If you've never read Dave Meggysey's classic Out of Their League it's worth hunting down.

Head on over to Edge of Sports and check out Dave Zrin's Q&A with Meggysey and then dip over to the SI Vault and read Dave Remnick's 1987 profile:

As a pro with the Cardinals he earned a good living and the respect of his coaches. The people of St. Louis cared intensely what Meggyesy did with his Sundays. There were days when the game was pure pleasure. "I remember having an unreal afternoon against the Colts, stopping John Mackey," he says. "We'd played together at Syracuse. I wasn't out to kill him, but when the day was over, I just knew I had done the absolute best I could do. It was the feeling that I'd worked for all my life."

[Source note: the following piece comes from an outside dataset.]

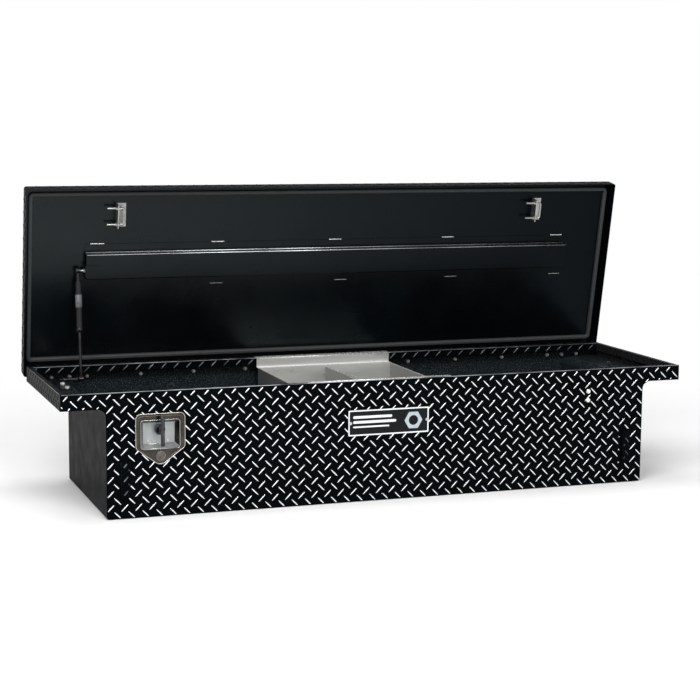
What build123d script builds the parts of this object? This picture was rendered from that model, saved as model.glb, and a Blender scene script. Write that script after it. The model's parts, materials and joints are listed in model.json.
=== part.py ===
"""Low-profile crossover truck tool box with one rear-hinged lid, in its own frame.

X runs along the box, Y from front (-) to back (+), Z up.  The origin is the centre of the
tub floor's underside.  The lid is drawn closed and then turned open about the hinge line.
"""
from build123d import *
import math
import os

# ---------------------------------------------------------------- driving dimensions (mm)
overall_length = 1778.0      # over the saddle wings, 70 in
overall_depth = 508.0        # front to back, 20 in
overall_height = 330.0       # floor to rim, 13 in
tub_length = 1546.0          # the part that drops between the bed rails
saddle_height = 288.0        # underside of the wings above the floor
sheet = 2.0                  # aluminium sheet of the box
corner_radius = 22.0         # bend between tub end and wing
base_corner = 7.0            # lower corners of front and back panel
front_lip = 13.0             # width of the rim at the front and the ends
rear_lip = 32.0              # width of the rim along the hinge side
lip_drop = 22.0              # height of the return flange under the rim

lid_length = 1792.0
lid_width = 538.0
lid_flange = 36.0
lid_sheet = 2.5
lid_top = 345.0              # height of the closed lid's outer face
lid_rear = 271.5             # outer rear edge of the closed lid
open_angle = 79.4            # how far the lid stands open in the drawn pose

hinge_y = 261.5              # hinge line
hinge_z = 307.5
knuckle_radius = 6.0
hinge_pin_radius = 1.6
hinge_length = 1700.0
knuckle_length = 25.0
leaf_thickness = 2.0
hinge_bolt_z = 296.0
hinge_rivet_z = 325.0        # rivets of the lid's leaf, lid closed

latch_x = -631.0             # centre of the handle on the front
handle_hub_z = 227.5         # axis of the T-handle's spindle
handle_pivot_y = -262.0      # pin on which the T-handle folds
handle_bar_y = -280.0        # cross bar of the T-handle, folded out
handle_bar_half = 38.7
boss_front = -252.0          # front of the spindle's round boss
lock_z = 160.0
dish_top = 272.0
dish_shoulder = 181.0
dish_tip = 132.0
dish_half_width = 66.0
recess_half_width = 51.5     # opening of the recess at the front
recess_bottom = 179.0
recess_top = 254.0
recess_floor = -236.0
recess_slope = 9.5           # how far each side comes in towards the floor
dish_sheet = 1.5

rod_y = -220.0               # connecting rod between the two latches
rod_z = 205.0
rod_radius = 3.0
lever_radius = 14.0          # spindle lever, centre to pin
rod_travel = 2 * lever_radius * math.sin(math.radians(45))
trigger_arm = 45.0
lever_slot_z = 216.0         # slot that the spindle lever's pin works in
trigger_swing = 2 * math.degrees(math.asin(rod_travel / 2 / trigger_arm))
trigger_z = 250.0
pawl_z = 292.0
pawl_reach = 26.0            # pawl pivot beside the striker bar
trigger_reach = 22.0         # trigger pivot beside the striker bar
pawl_swing = 55.0
left_bar_x = -622.0          # striker bars of the two latches
right_bar_x = 655.0
bar_z = 321.0                # striker bar with the lid closed
bar_front = -206.5
bar_back = -160.5
bar_radius = 3.2

stiffener_left = -724.0
stiffener_right = 758.0
stiffener_depth = 25.0
strut_x = -746.0
strut_upper = (-28.5, 327.0)     # ball on the lid, lid closed (y, z)
strut_lower = (200.0, 296.0)     # ball on the left wing (y, z)
ball_radius = 5.0
stud_radius = 3.0

tray_left = -229.0
tray_right = 181.0
tray_front = -228.0
tray_back = 205.0
tray_top = 302.4
tray_bottom = 216.0
tray_sheet = 1.6

running = 0.05               # radial clearance of pins in their holes

half_length = overall_length / 2
half_tub = tub_length / 2
front = -overall_depth / 2
back = overall_depth / 2
lid_front = lid_rear - lid_width
lid_under = lid_top - lid_sheet
hinge_line = Axis((0, hinge_y, hinge_z), (1, 0, 0))
hinge_bolts_x = [85.0, 255.0, 410.0, 565.0, 719.0, 769.0, 820.0]
saddle_hole_x = 852.0
saddle_hole_y = 180.0
saddle_hole_radius = 5.5
slave_bolt_x = 600.0
slave_bolt_z = (243.0, 268.0)
louvre_x = (-735.0, 709.0)
louvre_z = (58.0, 150.0)


# ---------------------------------------------------------------- helpers
def block(x, y, z):
    """A box between two corners: each argument is (low, high)."""
    size = (x[1] - x[0], y[1] - y[0], z[1] - z[0])
    centre = ((x[0] + x[1]) / 2, (y[0] + y[1]) / 2, (z[0] + z[1]) / 2)
    return Pos(*centre) * Box(*size)


def round_x(x, y, z, radius):
    """A round bar along X from x[0] to x[1], centred at (y, z)."""
    return Pos((x[0] + x[1]) / 2, y, z) * Rot(0, 90, 0) * Cylinder(radius, x[1] - x[0])


def round_y(x, y, z, radius):
    """A round bar along Y from y[0] to y[1], centred at (x, z)."""
    return Pos(x, (y[0] + y[1]) / 2, z) * Rot(90, 0, 0) * Cylinder(radius, y[1] - y[0])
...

Then came the matter of leaving football after seven years in the NFL. Rejecting football was more painful than any injury. When Meggyesy grew disgusted with the game, he divorced it, thought hard about what he'd been through and, a year later, wrote a polemical book that made Jim Bouton's Ball Four seem as tame as The Red GrangeStory. Meggyesy wrote about alumni boosters contributing money under the table to college athletes, team doctors shooting up players with painkillers, coaches pushing athletes to play despite serious injuries, players cheating on their wives and organizing orgies, sadistic coaches treating players like dray horses, teams divided along racial lines. His candor did not make him loved. Of Meggyesy and another NFL "dropout," Oakland Raiders linebacker Chip Oliver, New York Jets coach Weeb Ewbank once said, "They fell for Communist hogwash and quit football. They joined organizations that will just cost us more taxes. These are the things that poison our young youth."